I'd like to discuss with you professional guys about how to prevent corrosion by inherently safer design. For example, there are some area which is prone to get corrosion: pipe eblow, weld seam/base plate welding zones on pipelines, relief valve and instrument sensor fittings and so on. please see tha attached file which describes the easily corrosion area.
even though the steel material selected based on chemical characterics(pH, viscosity, Temoperature, but still corrosion could occur at these parts, normally, when leakage happened or thickness measured by UV device, we can detect the thickness change on equipment. are there any way on design which can specially deal with the prone corrosion part? such like: increase the thickness of pipe elbow?
i'm opearting a chemical plant, i personnally believe that corrosion prevent design is the design institution responnsibilty.
hopefully, i make myself clear the question, thanks a lot!

RE: how to prevent corrosion by inherently safer design?

Quote:

are there any way on design which can specially deal with the prone corrosion part? such like: increase the thickness of pipe elbow?

IMO, the part of the engineering work is always to deal with the material corrosion issue in term of the plant operation life, project budget, etc. A perfect, 100% corrosion free material is existed in a cost if it's really available.
It could be in one's wish list, but the reality could be in a very opposite way.

RE: how to prevent corrosion by inherently safer design?

Internal corrosion is minimized by choosing the optimal vessel or pipe material. There are many more variables involved in minimizing external corrosion such as whether it's insulated, type of pipe supports, proper welding procedures, proper maintenance and painting program, materials selection for fasteners and attachments, etc.).

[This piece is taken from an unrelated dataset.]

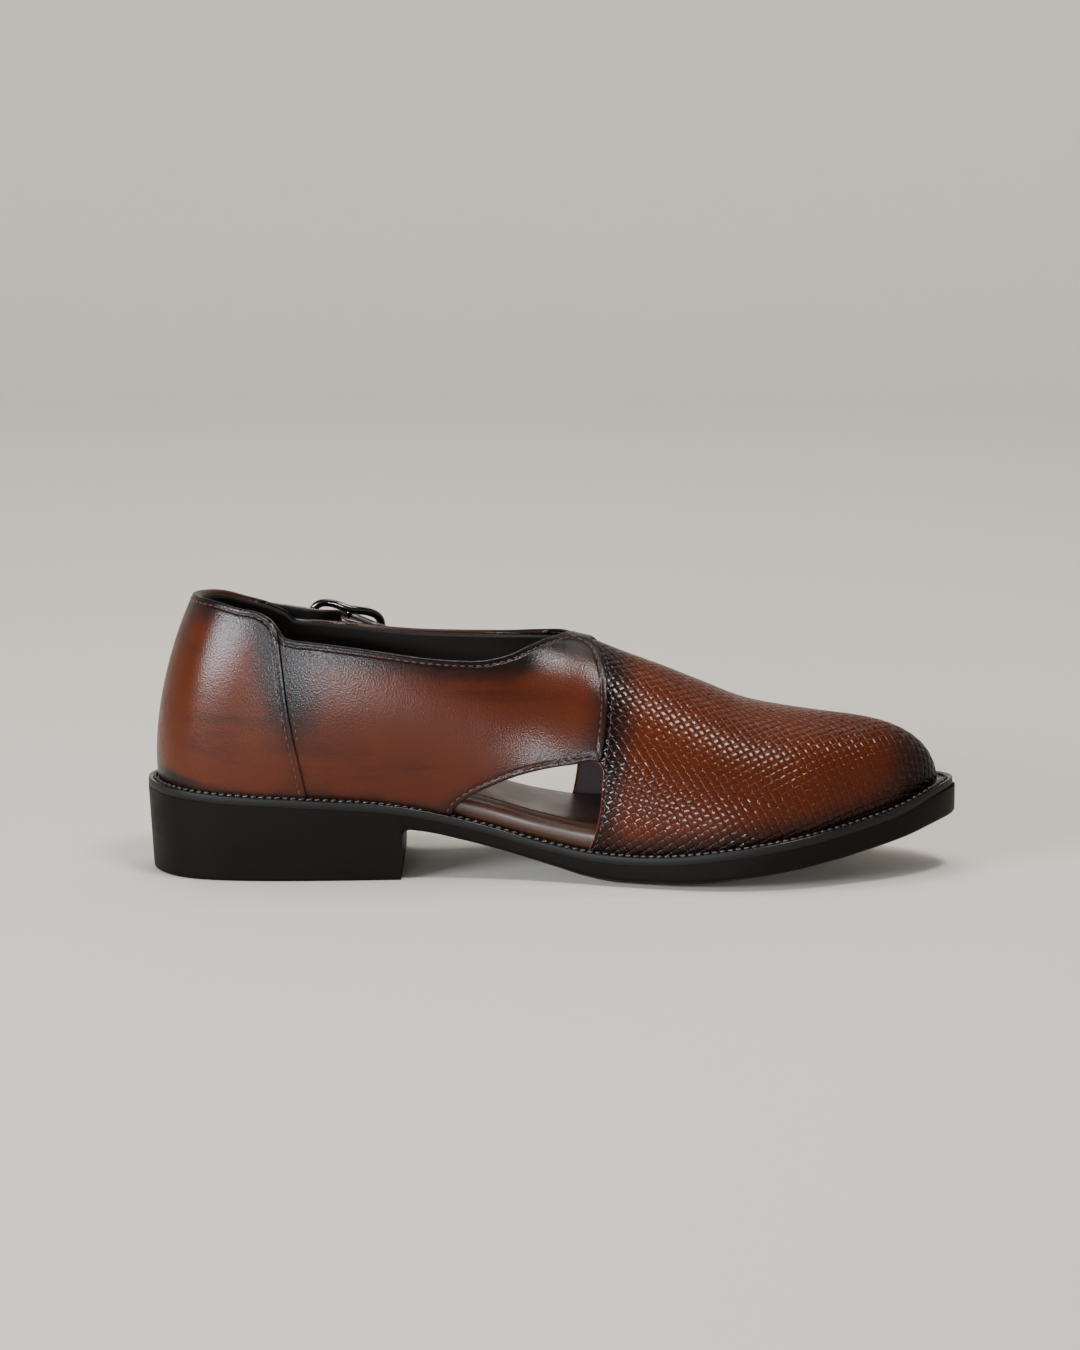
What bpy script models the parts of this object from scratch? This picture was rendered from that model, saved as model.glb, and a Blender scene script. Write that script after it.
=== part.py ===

Corrosion minimization is one of the many details considered when corporate engineering practices/guidelines are developed. After a plant is built, corrosion is minimized by adhering to good maintenance practices (e.g. painting and leak prevention). There are lots of engineering design details aimed at preventing corrosion, which the reader may not recognize as being for that purpose. For example, requiring the use of welded pipe shoes instead of clamp-on shoes.

RE: how to prevent corrosion by inherently safer design?

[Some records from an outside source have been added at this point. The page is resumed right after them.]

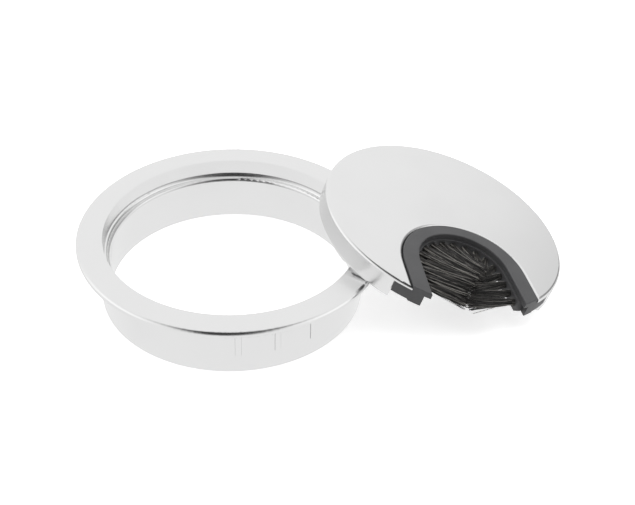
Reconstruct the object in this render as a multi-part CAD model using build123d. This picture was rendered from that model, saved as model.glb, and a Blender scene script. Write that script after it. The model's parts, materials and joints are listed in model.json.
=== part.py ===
from build123d import *
from math import atan2, cos, degrees, hypot, pi, radians, sin, sqrt
import os

# Cable grommet for an 80 mm desk hole: a cast ring, and its lid with a brush mouth, taken off
# and leaning on the ring. Millimetres. The ring's axis is Z and its foot stands on z = 0.

# Ring: collar that goes into the desk and flange that covers the edge of the hole
hole_diameter = 80.0
hole_clearance = 0.25
flange_overhang = 6.8
ring_height = 20.15
flange_edge = 1.8
flange_fall = 0.35
flange_round = 1.1
flange_under_round = 0.4
recess_wall = 1.15
recess_depth = 5.65
recess_draft = 0.3
shoulder = 1.1
ledge_round = 0.75
ledge_wall = 3.35
foot_wall = 2.85
foot_round = 0.4

# Crush ribs on the outside of the collar
rib_groups = 3
ribs_in_group = 3
rib_step = 16.7
rib_first = -67.5
rib_width = 1.7
rib_height = 0.2
rib_length = 12.0
rib_chamfer = 0.05

# Lid: flat plate with a rim that stands in the ring's recess and a skirt that guides it in the bore
lid_clearance = 0.35
lid_plate = 2.0
lid_round = 0.9
rim_depth = 7.4
rim_wall = 1.6
rim_foot_round = 0.9
skirt_clearance = 0.25
skirt_wall = 1.5
skirt_depth = 9.2
skirt_half_angle = 110.5
skirt_lap = 0.5

# Mouth: horseshoe cut in the lid, open at the rim
mouth_radius = 20.1
mouth_set_back = 21.9
mouth_flare = 3.0

# Brush holder: black moulding that lines the mouth
holder_clearance = 0.1
holder_proud = 0.3
holder_band = 5.4
holder_apex_band = 4.0
holder_lip = 1.5
holder_depth = 5.1
holder_round = 0.3
holder_end_gap = 0.3
seat_width = 1.4
seat_height = 1.2
channel_depth = 1.8

# Wings at the ends of the holder's legs, and the notches for them in the rim
wing_angle = 8.5
wing_top = 1.15
wing_bottom = 4.7
wing_wall = 1.6
wing_root_angle = 2.0
wing_clearance = 0.15

# Brush strip: carrier bent into the holder's channel, with a row of drilled holes
strip_clearance = 0.1
strip_wall = 2.3
strip_height = 3.7
strip_left_leg = 8.0
strip_right_leg = 12.0
tuft_count = 17
tuft_pitch = 3.7
tuft_margin = 1.5
tuft_hole_radius = 1.05
tuft_hole_depth = 1.75

# Tufts: a plug of folded filaments in each hole, fanning out to the seam where the tips meet
plug_clearance = 0.05
plug_length = 1.25
plug_proud = 0.15
filament_radius = 0.15
filament_sides = 5
filament_bite = 0.2
filament_rings = [(1, 0.0), (6, 0.36), (9, 0.68)]
tip_spread = 0.95
tip_lift = 1.5
shortest_filament = 0.88
length_step = 0.618
seam_top = (6.6, -18.2)
seam_bottom = (-3.9, -32.6)
seam_width = 2.2
left_tufts = 9
shortest_right = 0.45
left_tip_depth = 3.3
right_tip_depth = 4.3

# Anchors: a flat metal staple at the bottom of each hole
anchor_wall = 0.35
anchor_side = 1.4
anchor_clearance = 0.05

# The lid off the ring: where its middle lies, how far it is turned about its own axis,
# the gap left where it leans on the flange, and the lean from which its rest is worked out
lid_x = 64.6
lid_y = 7.95
mouth_turn = 16.0
lean_gap = 0.05
first_lean = 18.0
settle_rounds = 60

# Worked-out sizes of the ring
collar_radius = hole_diameter / 2 - hole_clearance
flange_radius = collar_radius + flange_overhang
flange_rim_z = ring_height - flange_fall
flange_under_z = flange_rim_z - flange_edge
recess_radius = collar_radius - recess_wall
ledge_z = ring_height - recess_depth
bore_radius = collar_radius - ledge_wall
foot_radius = collar_radius - foot_wall

# Worked-out sizes of the lid and what its mouth holds
lid_radius = recess_radius - lid_clearance
rim_inner_radius = lid_radius - rim_wall
skirt_radius = bore_radius - skirt_clearance
skirt_inner_radius = skirt_radius - skirt_wall
holder_radius = mouth_radius - holder_clearance
band_radius = holder_radius - holder_band
band_set_back = mouth_set_back - (holder_band - holder_apex_band)
channel_radius = band_radius + channel_depth
holder_end_radius = lid_radius - holder_end_gap
seat_top = lid_plate + holder_clearance
strip_top = holder_lip + strip_clearance
strip_back_radius = channel_radius - strip_clearance
strip_face_radius = strip_back_radius - strip_wall
tuft_depth = strip_top + strip_height / 2
plug_radius = tuft_hole_radius - plug_clearance
leg_reach = lid_radius


def sector(inner, outer, start, end):
    """Flat piece of a ring between two angles, in degrees."""
    middle = (start + end) / 2

    def at(radius, angle):
        return (radius * cos(radians(angle)), radius * sin(radians(angle)))

    outer_arc = ThreePointArc(at(outer, start), at(outer, middle), at(outer, end))
    inner_arc = ThreePointArc(at(inner, end), at(inner, middle), at(inner, start))
    sides = [Line(at(outer, end), at(inner, end)), Line(at(inner, start), at(outer, start))]
    return make_face([outer_arc, inner_arc] + sides)


def slab(face, top, bottom):
    """Solid between two depths under the lid's top face."""
    return extrude(Pos(0, 0, -bottom) * face, amount=bottom - top)


def horseshoe_edges(radius, set_back, left_reach=leg_reach, right_reach=leg_reach):
    """Round end towards the middle of the lid and two flared legs, and the points where the legs end."""
    flare = radians(mouth_flare)
    side_x = radius * cos(flare)
    side_y = radius * sin(flare) - set_back
    left = (-side_x, side_y)
    right = (side_x, side_y)
    left_end = (-side_x - left_reach * sin(flare), side_y - left_reach * cos(flare))
    right_end = (side_x + right_reach * sin(flare), side_y - right_reach * cos(flare))
    arc = ThreePointArc(right, (0, radius - set_back), left)
    return [Line(right_end, right), arc, Line(left, left_end)], left_end, right_end


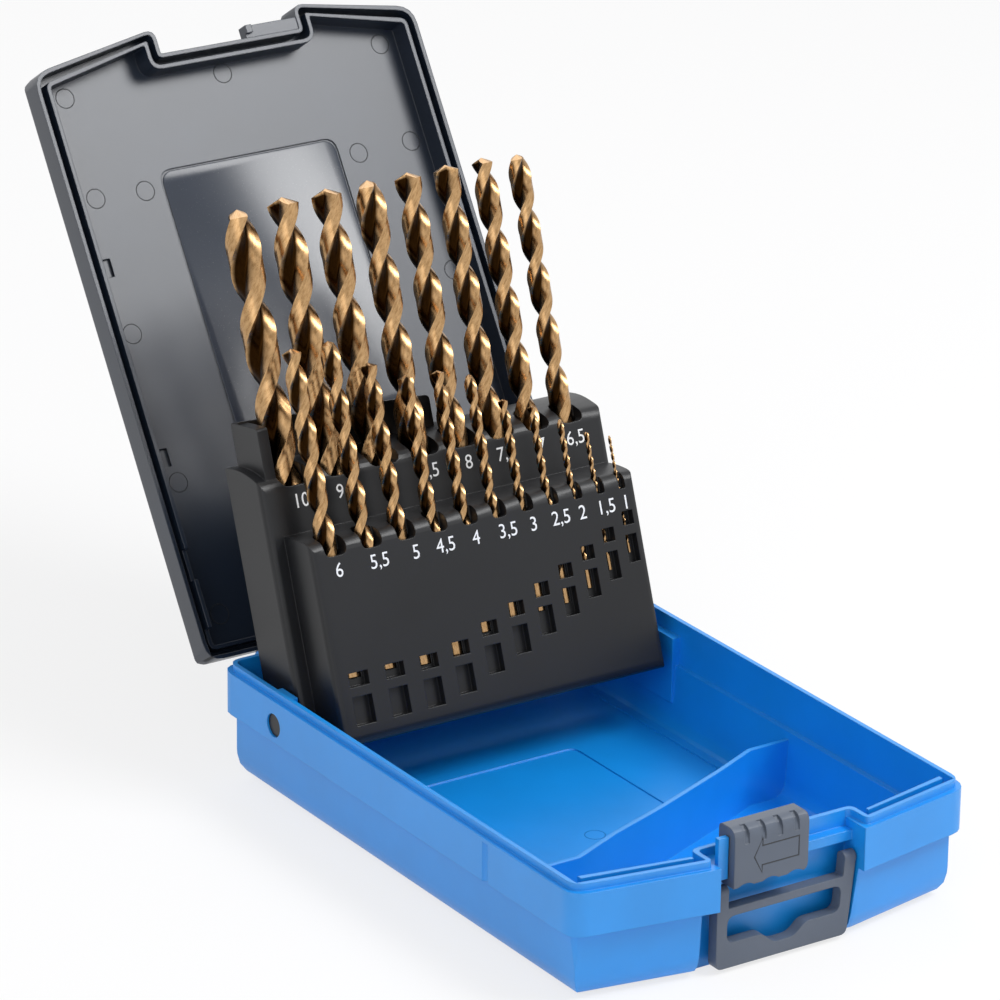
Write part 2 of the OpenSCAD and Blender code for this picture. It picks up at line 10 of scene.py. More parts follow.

I think the concept of inherent safety is more directed towards the human action or behavior. Think of " system one / system two " concept dropped by D. Kahnemann. The system one is sort of instinctive human behavior. The system two is analytical. The system two is off by default in human brain so it has to be switched on or activated by a human intentional action.
As for the link with safety, inherent safety ackowledges the so called system 1 type of human behavior and attempt to mitigate consequences by taking appropriate measures. Example: if you have a child and you are boiling water on a apparatus with rear and front plates, you could disconnect (take them off or break them) the plates that are on the front where a drop of hot water is still possible and could cause harm to your child. In this case you are creating conditions that oblige you to use the rear plates only, say by design. So when your system 2 awareness is off and things go wrong you can fall back on something.
I dont understand very well the connection of inherent safety with corrosion which is more of a chemical phenomenon then the result of a human (e.g. operator) course of action - typically I would expect. Maybe a further clarification?